Correct Interpretation of Creep Rates: A Case Study of Cu

Traditionally the deformation resistance in creep is characterized by the minimum creep rate ε˙min and its sensitivity to stress (stress exponent n) and temperature (activation energy Q). Various values of constant n have been reported in the literature and interpreted in terms of specific mechanisms. The present case study of coarse-grained Cu at 573 K yields a stress exponent n   = 9 for ε˙min in tension and a relatively low activation energy. The evolution of the deformation resistance with strain at constant tensile creep load and comparison with creep in compression without fracture indicates that the tensile ε˙min result from transition from uniform deformation to strain localization during fracture. This is confirmed by the results of creep in compression where fracture is suppressed.

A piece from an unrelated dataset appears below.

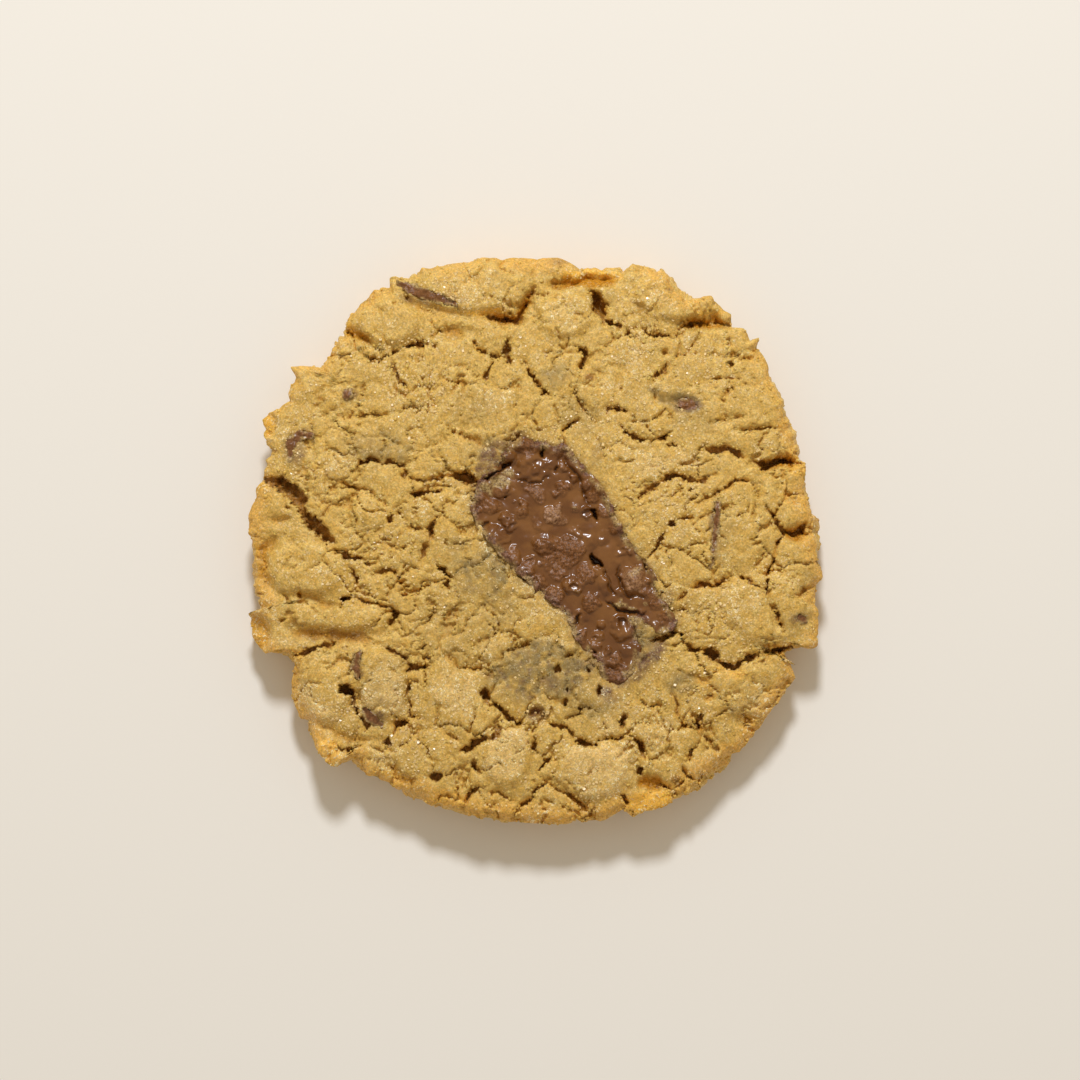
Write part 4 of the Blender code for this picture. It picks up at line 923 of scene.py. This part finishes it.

Both the tensile ε˙min and the compressive creep rate at strains around 0.3 can be described using existing equations for quasi-stationary deformation containing the subgrain boundary misorientation θ as structure parameter. While in the latter case constant θ leads to monotonic increase of n with stress, the tensile nine-power-law results from variable θ, and has no simple meaning. The result of this case study means that uncritical interpretation of minimum tensile creep rates as stationary ones bears a high risk of systematic errors in the determination of creep parameters and identification of creep mechanisms.